The ruling Sandinista party declared victory and caravans of thousands of supporters flooded the streets shouting “Daniel! Daniel!”
International election observers reported problems with access to voting stations and with one national group of observers, Let’s Have Democracy, reporting 600 complaints of voting irregularities, a handful of injuries in protests and 30 arrests.
The head of the Organization of American States observer mission, Dante Caputo, said its observers were been denied access to 10 polling stations, which would account for 20 percent of the statistical material they had planned to collect for their analysis.
“They have prevented our people from being there at the precise moment they should have been there and that is not remediable and will affect our ability to do our jobs,” Caputo said. “We are navigating without radar.”
The European Union said some of its teams also had problems but that they eventually were resolved and they were allowed access, according Luis Yanis, head of the mission.
The Ortega government, meanwhile, reported smooth voting in 90 percent of the country.
“We have seen a civil day of voting,” Rivas said during a news conference, emphasizing the lack of violence and calling it the cleanest Nicaraguan election had had observed in recent years.
Gadea, who went into election day trailing Ortega in the polls by 18 points, thanked voters in a brief press conference for coming out en masse.
“The attempt to discourage voting and create difficulties has failed,” said Gadea of the Liberal Independent Party. “No one or nothing will alter the will of the people.”
Since returning to power in 2007, the 65-year-old Ortega has boosted his popularity in Central America’s poorest country with a combination of pork-barrel populism and support for the free-market economy he once opposed.
He seeks a third term – his second consecutive one – after the Sandinista majority on the Supreme Court overruled the term limits set by the Nicaraguan constitution.
His opponents fear that if he wins more than 50 percent of the vote, it will allow him to change the constitution to run in perpetuity.
The independent Let’s Have Democracy reported problems in various municipalities located between 50 and 70 miles outside of the capital of Managua. Besides injuries and arrests, observers reported a polling place set on fire, election officials obstructing voters from opposing parties and protests by voters who didn’t receive their credentials.
The sporadic incidents didn’t seem widespread enough to throw the official results into question. But it was unclear whether the OAS would question the results because of lack of access to polling stations.
Claims of widespread fraud in the 2008 municipal elections led Washington to cancel $62 million in development aid.
Nicaragua’s 2006 election drew more than 18,000 observers. This time election observation is much more difficult and local observers were denied credentials. The OAS and the European Union negotiated access to Sunday’s vote, but the Georgia-based Carter Center decided not to observe because of the restrictions.
Ortega led the Sandinista movement that overthrew dictator Anastasio Somoza in 1979, and withstood a concerted effort by the U.S. government, which viewed him as a Soviet-backed threat, to oust him through a rebel force called the Contras.

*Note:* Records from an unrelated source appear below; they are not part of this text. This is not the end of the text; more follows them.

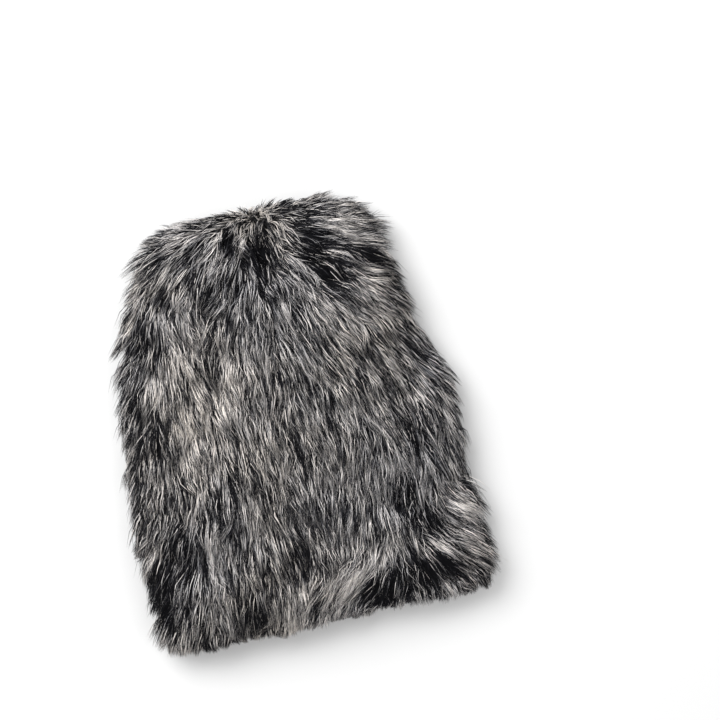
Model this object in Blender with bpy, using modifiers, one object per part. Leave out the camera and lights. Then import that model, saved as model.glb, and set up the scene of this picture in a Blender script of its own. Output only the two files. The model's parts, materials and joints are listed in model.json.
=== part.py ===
"""Slip-on fur windscreen cover, lying flat on its back panel with its mouth towards -Y.

Metres, +Z up. The origin is at the bottom centre of the whole cover. Two panels of fur cloth lie one on the
other with a pocket between them. Side seams, a gathered crown and a turned hem with elastic close the bag.
"""

import math

import bmesh
import bpy
from mathutils import Vector

MM = 0.001
GAP = 0.3 * MM

# Driving dimensions, pile included
LENGTH = 345 * MM
HEM_WIDTH = 282 * MM

# Layers, from the floor up
KNIT_THICKNESS = 1.5 * MM
BACK_KNIT_BOTTOM = 12 * MM
BACK_KNIT_TOP = BACK_KNIT_BOTTOM + KNIT_THICKNESS
FRONT_KNIT_BOTTOM = 27.5 * MM
FRONT_KNIT_TOP = FRONT_KNIT_BOTTOM + KNIT_THICKNESS
POCKET_MIDDLE = (BACK_KNIT_TOP + FRONT_KNIT_BOTTOM) / 2

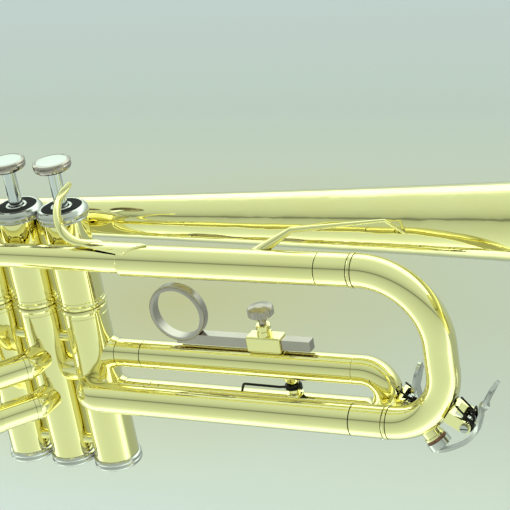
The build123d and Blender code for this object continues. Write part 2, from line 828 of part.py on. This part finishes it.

The fiery, mustachioed leftist ruled through a junta, then was elected in 1984 but was defeated after one term in 1990. After two more failed runs, he softened his rhetoric, took a free-market stance, and regained the presidency in the 2006 election.
If the left seemed to be rolling in Nicaragua on Sunday, a right-wing former general promising to get tough on rampant crime won presidential elections in the fellow Central American nation of Guatemala.
Otto Perez Molina of the conservative Patriotic Party won 55 percent of the vote, topping tycoon-turned-political populist Manuel Baldizon of the Democratic Freedom Revival party, who had 45 percent.
Perez, 61, is the first former military leader elected president in Guatemala in the 25 years after the end of brutal military rule. While that concerns some international groups, Guatemala has a young population, and many don’t remember the war.
Witnesses say hundreds of villages were obliterated by the army’s scorched-earth policy. Perez has said there were no massacres or genocide. He has never been charged with any atrocities and was one of the army’s chief representatives in negotiating the 1996 peace accords.
Outgoing center-left President Alvaro Colom, who can’t run for re-election, urged both sides to respect the results.
More than half of Guatemalans live in poverty in a nation 14 million overrun by organized crime and Mexican drug cartels. The country has one of the highest murder rates in the world, a product of gang and cartel violence, along with the legacy of its 1960-1996 civil war in which the army, police and paramilitary are blamed for killed the vast majority of 200,000 victims – most of whom were Mayan.